### Recorded information

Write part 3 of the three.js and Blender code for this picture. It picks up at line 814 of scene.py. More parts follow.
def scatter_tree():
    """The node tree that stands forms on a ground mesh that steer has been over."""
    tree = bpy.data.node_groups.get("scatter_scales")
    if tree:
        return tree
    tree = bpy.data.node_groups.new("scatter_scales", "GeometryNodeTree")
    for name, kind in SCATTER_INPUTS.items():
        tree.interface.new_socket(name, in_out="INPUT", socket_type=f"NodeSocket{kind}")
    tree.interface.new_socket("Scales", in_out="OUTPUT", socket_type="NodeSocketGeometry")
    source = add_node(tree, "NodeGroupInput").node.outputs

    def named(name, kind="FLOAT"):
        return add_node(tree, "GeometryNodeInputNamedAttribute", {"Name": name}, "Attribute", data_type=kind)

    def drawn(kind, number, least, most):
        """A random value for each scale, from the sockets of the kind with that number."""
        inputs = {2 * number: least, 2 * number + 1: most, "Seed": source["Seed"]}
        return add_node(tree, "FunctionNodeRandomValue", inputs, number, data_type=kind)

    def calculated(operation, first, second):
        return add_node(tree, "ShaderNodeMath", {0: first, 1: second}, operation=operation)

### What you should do
Give the listing above again, word for word.

### Exercise result
Write part 3 of the three.js and Blender code for this picture. It picks up at line 814 of scene.py. More parts follow.
def scatter_tree():
    """The node tree that stands forms on a ground mesh that steer has been over."""
    tree = bpy.data.node_groups.get("scatter_scales")
    if tree:
        return tree
    tree = bpy.data.node_groups.new("scatter_scales", "GeometryNodeTree")
    for name, kind in SCATTER_INPUTS.items():
        tree.interface.new_socket(name, in_out="INPUT", socket_type=f"NodeSocket{kind}")
    tree.interface.new_socket("Scales", in_out="OUTPUT", socket_type="NodeSocketGeometry")
    source = add_node(tree, "NodeGroupInput").node.outputs

    def named(name, kind="FLOAT"):
        return add_node(tree, "GeometryNodeInputNamedAttribute", {"Name": name}, "Attribute", data_type=kind)

    def drawn(kind, number, least, most):
        """A random value for each scale, from the sockets of the kind with that number."""
        inputs = {2 * number: least, 2 * number + 1: most, "Seed": source["Seed"]}
        return add_node(tree, "FunctionNodeRandomValue", inputs, number, data_type=kind)

    def calculated(operation, first, second):
        return add_node(tree, "ShaderNodeMath", {0: first, 1: second}, operation=operation)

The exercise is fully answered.